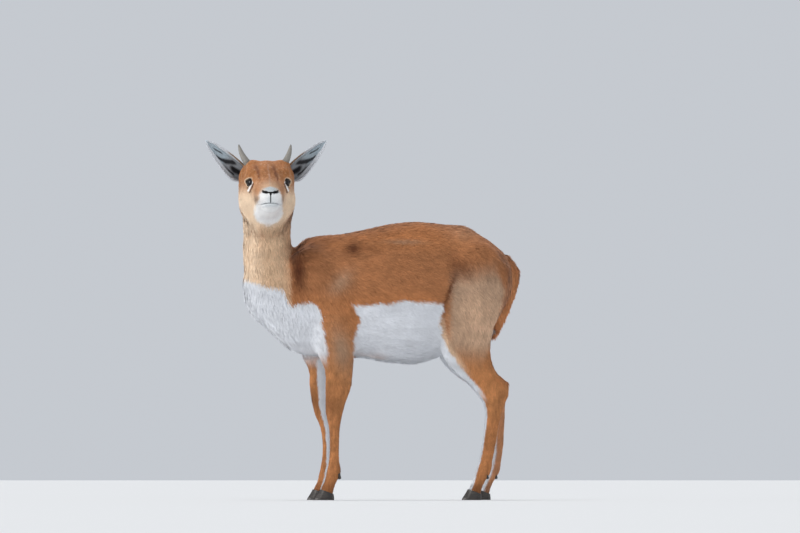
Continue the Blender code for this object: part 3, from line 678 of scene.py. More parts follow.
# Colours by place. Lines are pairs of a place along the trunk, as it shows from the side, and a height
VIEW_SLANT = math.tan(math.radians(12))
FLANK_LINE = ((-0.25, 0.535), (-0.21, 0.533), (-0.109, 0.538), (-0.024, 0.530), (0.029, 0.526), (0.060, 0.534))
BREAST_LINE = (
    (0.118, 0.480),
    (0.124, 0.505),
    (0.132, 0.527),
    (0.155, 0.536),
    (0.187, 0.534),
    (0.205, 0.527),
    (0.215, 0.536),
    (0.233, 0.572),
    (0.270, 0.579),
    (0.302, 0.590),
    (0.334, 0.595),
)
# Heights, and how far forward the fawn of the foreleg and of the thigh reaches there
COLUMN_FRONT = ((0.351, 0.104), (0.387, 0.106), (0.428, 0.111), (0.465, 0.118), (0.505, 0.122), (0.530, 0.135))
COLUMN_REAR = ((0.351, 0.039), (0.397, 0.040), (0.441, 0.037), (0.468, 0.030), (0.487, 0.019), (0.514, 0.030), (0.536, 0.044))
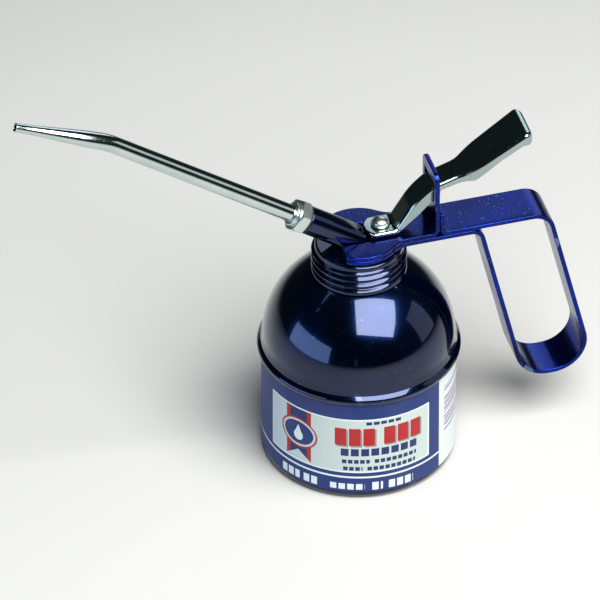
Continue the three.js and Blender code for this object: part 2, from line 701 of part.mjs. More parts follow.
function spoutNut() {
  const stubStart = nutStart - nut.stub;
  const seat = nutStart + 1; // floor of the hole that the tube is brazed into
  return alongSpout(toGeometry(cut(
    join(
      toSolid(disc(hexRadius(nut.flats), nutStart, nutEnd, 6)),
      toSolid(disc(nut.collarRadius, nutEnd - 1, nutEnd + nut.collar, smallSegments)),
      toSolid(disc(socketBore - gap, stubStart, seat, smallSegments)),
    ),
    toSolid(disc(spout.radius - spout.wall, stubStart - through, nutEnd, smallSegments)),
    toSolid(disc(spout.radius + 0.1, seat, nutEnd + through, smallSegments)),
  )));
}
piece('spout_nut', spoutNut(), zinc());

// Straight tube, one bend towards the horizontal, then a taper to the tip.
function spoutTube() {
  const start = nutStart + 1.2; // just above the floor of the nut's hole
  const stations = [];
  const place = (point, radius, wall) => stations.push({ point, radius, bore: radius - wall });
  const atLength = (length) => new THREE.Vector3(0, 0, spoutHeight).addScaledVector(spoutAxis, length);
  const bendStart = spout.straight - spout.bendRadius * Math.tan(spout.bendAngle / 2 * degrees);
  place(atLength(start), spout.radius, spout.wall);
  place(atLength(bendStart), spout.radius, spout.wall);
  // towards the bend's centre, below the tube
  const inward = new THREE.Vector3(-spoutAxis.z, 0, spoutAxis.x);
  const centre = atLength(bendStart).addScaledVector(inward, spout.bendRadius);
  const bendSteps = 4;
  for (let i = 1; i <= bendSteps; i += 1) {
    const turn = spout.bendAngle * degrees * i / bendSteps;
    place(centre.clone().addScaledVector(inward, -spout.bendRadius * Math.cos(turn))
      .addScaledVector(spoutAxis, spout.bendRadius * Math.sin(turn)), spout.radius, spout.wall);
  }
  const angle = (spoutAngle - spout.bendAngle) * degrees;
  const ahead = new THREE.Vector3(-Math.cos(angle), 0, Math.sin(angle));
  const bendEnd = stations[stations.length - 1].point;
  const taperSteps = 3;
  for (let i = 1; i <= taperSteps; i += 1) {
    const share = i / taperSteps;
    const radius = spout.radius + (spout.tipRadius - spout.radius) * share;
    const wall = spout.wall + (spout.tipWall - spout.wall) * share;
    place(bendEnd.clone().addScaledVector(ahead, spout.taper * share), radius, wall);
  }
  return tubeAlong(stations);
}
piece('spout_tube', spoutTube(), chrome());

// ---- thumb lever ----
const lugFront = pumpX - lever.lugHalf;
const lugBottom = lugTop - lever.sheet;
const padEnd = new THREE.Vector2(pivot.x + lever.padLength, pivot.y + lever.padRise);
const fromPivot = (x, z, ...rest) => [pivot.x + x, pivot.y + z, ...rest];

// Upper edge seen from the side, from the lug to the end of the pad: [x, z, corner radius].
const leverTop = [
  [lugFront, lugTop],
  [pumpX + 5.4, lugTop, 2.2],
  fromPivot(-8.5, 1.2, 30),
  fromPivot(-1.4, 7.6, 17),
  fromPivot(12, 11.9, 8),
  [padEnd.x, padEnd.y, lever.padEndBend],
  [padEnd.x, padEnd.y - lever.padRim],
];

// Lower edge of the side walls, from the end of the pad back to the lug.
const leverBottom = [
  fromPivot(36.4, 23.5),
  fromPivot(27, 17.2),
  fromPivot(16.4, 8.7),
  fromPivot(13.4, 8.5),
  fromPivot(2.4, 5.4),
  fromPivot(1.3, lever.sill),
  fromPivot(-1.4, lever.sill),
  fromPivot(-7.4, -5.5),
  [pumpX + 9.3, lugTop + 1.4],
  [pumpX + 6.6, lugBottom],
  [lugFront, lugBottom],
];

// Outline seen from above; inset makes the outline of the hollow underneath.
function leverPlan(inset) {
  const lugHalf = lever.lugHalf - inset;
  const half = lever.halfWidth - inset;
  const padStart = lever.padStart - inset;
  const padHalf = lever.padHalf - inset;
  const corner = lever.padCorner - inset;
  const front = lugFront + inset;
  const end = padEnd.x - inset;
  const neckX = pivot.x + 8.5;
  const padX = pivot.x + 21;
  const side = [
    [front, 0.45 * lugHalf],
    [front + 2.6, lugHalf],
    [pumpX + 4.5, lugHalf],
    [pumpX + 6.5, half],
    [neckX, half],
  ];
  const shape = new THREE.Shape(side.map(([x, y]) => new THREE.Vector2(x, -y)));
  shape.bezierCurveTo(neckX + 4, -half, padX - 6, -padStart + 0.5, padX, -padStart);
  shape.absarc(end - corner, -padHalf + corner, corner, -0.5 * Math.PI, 0, false);
  shape.absarc(end - corner, padHalf - corner, corner, 0, 0.5 * Math.PI, false);
  shape.lineTo(padX, padStart);
  shape.bezierCurveTo(padX - 6, padStart - 0.5, neckX + 4, half, neckX, half);
  side.reverse().slice(1).forEach(([x, y]) => shape.lineTo(x, y));
  return shape;
}

// How far the lug slides along itself, past the rod, when the lever is pressed.
function lugSlide() {
  const turn = lever.range * degrees;
  const arm = new THREE.Vector2(pumpX - pivot.x, lugTop - lever.sheet / 2 - pivot.y);
  const forward = arm.x - (arm.x * Math.cos(turn) + arm.y * Math.sin(turn));
  return (forward + rod.shank) / Math.cos(turn) + lever.sheet / 2 * Math.tan(turn);
}

function thumbLever() {
  const topLine = rounded(leverTop, 4);
  const wide = 20;
  const low = lugBottom - 12;
  const high = padEnd.y + 12;
  const asPairs = (line) => line.map((point) => [point.x, point.y]);
  const under = asPairs(offset(topLine, -lever.sheet));
  const hollow = [...under, [padEnd.x - lever.sheet, low], [lugFront, low]];
  const outside = toSolid(sideExtrude([...asPairs(topLine), ...leverBottom], wide))
    .intersect(toSolid(planExtrude(leverPlan(0), low, high)));
  const inside = toSolid(sideExtrude(hollow, wide))
    .intersect(toSolid(planExtrude(leverPlan(lever.sheet), low - 1, high + 1)));
  const slotSide = rod.shank + gap;
  const slot = toSolid(block(pumpX - slotSide, pumpX + lugSlide() + gap, -slotSide, slotSide,
    low, lugTop + 1));
  return toGeometry(cut(outside, inside, slot));
}
piece('thumb_lever', thumbLever(), chrome());

export default root;
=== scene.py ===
import json
import math
import bpy
import bmesh
from mathutils import Matrix, Vector
from mathutils.geometry import interpolate_bezier


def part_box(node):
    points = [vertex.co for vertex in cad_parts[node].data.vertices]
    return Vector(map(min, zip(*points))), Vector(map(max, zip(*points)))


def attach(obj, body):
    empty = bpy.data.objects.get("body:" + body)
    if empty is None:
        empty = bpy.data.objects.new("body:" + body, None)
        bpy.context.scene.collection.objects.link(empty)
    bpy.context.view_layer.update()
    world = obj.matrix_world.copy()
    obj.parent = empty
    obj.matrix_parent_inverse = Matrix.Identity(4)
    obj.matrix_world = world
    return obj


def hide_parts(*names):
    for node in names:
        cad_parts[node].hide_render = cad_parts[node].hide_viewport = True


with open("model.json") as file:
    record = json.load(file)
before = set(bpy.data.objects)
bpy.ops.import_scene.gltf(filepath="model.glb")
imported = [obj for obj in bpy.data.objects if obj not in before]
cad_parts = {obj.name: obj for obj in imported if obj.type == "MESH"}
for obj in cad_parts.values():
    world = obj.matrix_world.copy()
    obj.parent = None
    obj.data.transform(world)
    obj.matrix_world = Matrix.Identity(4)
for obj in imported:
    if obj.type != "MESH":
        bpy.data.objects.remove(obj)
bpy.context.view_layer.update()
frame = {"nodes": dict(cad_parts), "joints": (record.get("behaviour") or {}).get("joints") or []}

mm = 0.001
print("frame loaded:", len(frame["nodes"]), "nodes")


# arithmetic on shader sockets
class Signal:
    # one output of a node; arithmetic on it adds Math nodes
    def __init__(self, board, socket):
        self.board = board
        self.socket = socket

    def maths(self, operation, *values):
        return self.board.node("ShaderNodeMath", {"operation": operation}, list(values))

    def __add__(self, other):
        return self.maths("ADD", self, other)

    def __sub__(self, other):
        return self.maths("SUBTRACT", self, other)

    def __rsub__(self, other):
        return self.maths("SUBTRACT", other, self)

    def __mul__(self, other):
        return self.maths("MULTIPLY", self, other)

    def __gt__(self, other):
        return self.maths("GREATER_THAN", self, other)

    def __lt__(self, other):
        return self.maths("LESS_THAN", self, other)

    __radd__ = __add__
    __rmul__ = __mul__

    def size(self):
        return self.maths("ABSOLUTE", self)

    def larger(self, other):
        return self.maths("MAXIMUM", self, other)

    def power(self, exponent):
        return self.maths("POWER", self, exponent)

    def wrapped(self, step):
        return self.maths("WRAP", self, step, 0.0)


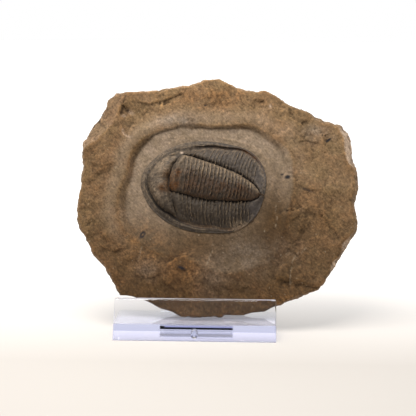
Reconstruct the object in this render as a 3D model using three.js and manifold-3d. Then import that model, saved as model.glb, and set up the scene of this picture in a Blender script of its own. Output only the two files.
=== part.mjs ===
● ● ● ● ● ● ●
### The exercise
Nothing but the lines from the one with "const hollow = [...under, [padEnd.x" through the one with "before = set(bpy.data.objects)" should be retyped; include both and keep them exact.

### Output of the exercise
  const hollow = [...under, [padEnd.x - lever.sheet, low], [lugFront, low]];
  const outside = toSolid(sideExtrude([...asPairs(topLine), ...leverBottom], wide))
    .intersect(toSolid(planExtrude(leverPlan(0), low, high)));
  const inside = toSolid(sideExtrude(hollow, wide))
    .intersect(toSolid(planExtrude(leverPlan(lever.sheet), low - 1, high + 1)));
  const slotSide = rod.shank + gap;
  const slot = toSolid(block(pumpX - slotSide, pumpX + lugSlide() + gap, -slotSide, slotSide,
    low, lugTop + 1));
  return toGeometry(cut(outside, inside, slot));
}
piece('thumb_lever', thumbLever(), chrome());

export default root;
=== scene.py ===
import json
import math
import bpy
import bmesh
from mathutils import Matrix, Vector
from mathutils.geometry import interpolate_bezier


def part_box(node):
    points = [vertex.co for vertex in cad_parts[node].data.vertices]
    return Vector(map(min, zip(*points))), Vector(map(max, zip(*points)))


def attach(obj, body):
    empty = bpy.data.objects.get("body:" + body)
    if empty is None:
        empty = bpy.data.objects.new("body:" + body, None)
        bpy.context.scene.collection.objects.link(empty)
    bpy.context.view_layer.update()
    world = obj.matrix_world.copy()
    obj.parent = empty
    obj.matrix_parent_inverse = Matrix.Identity(4)
    obj.matrix_world = world
    return obj


def hide_parts(*names):
    for node in names:
        cad_parts[node].hide_render = cad_parts[node].hide_viewport = True


with open("model.json") as file:
    record = json.load(file)
before = set(bpy.data.objects)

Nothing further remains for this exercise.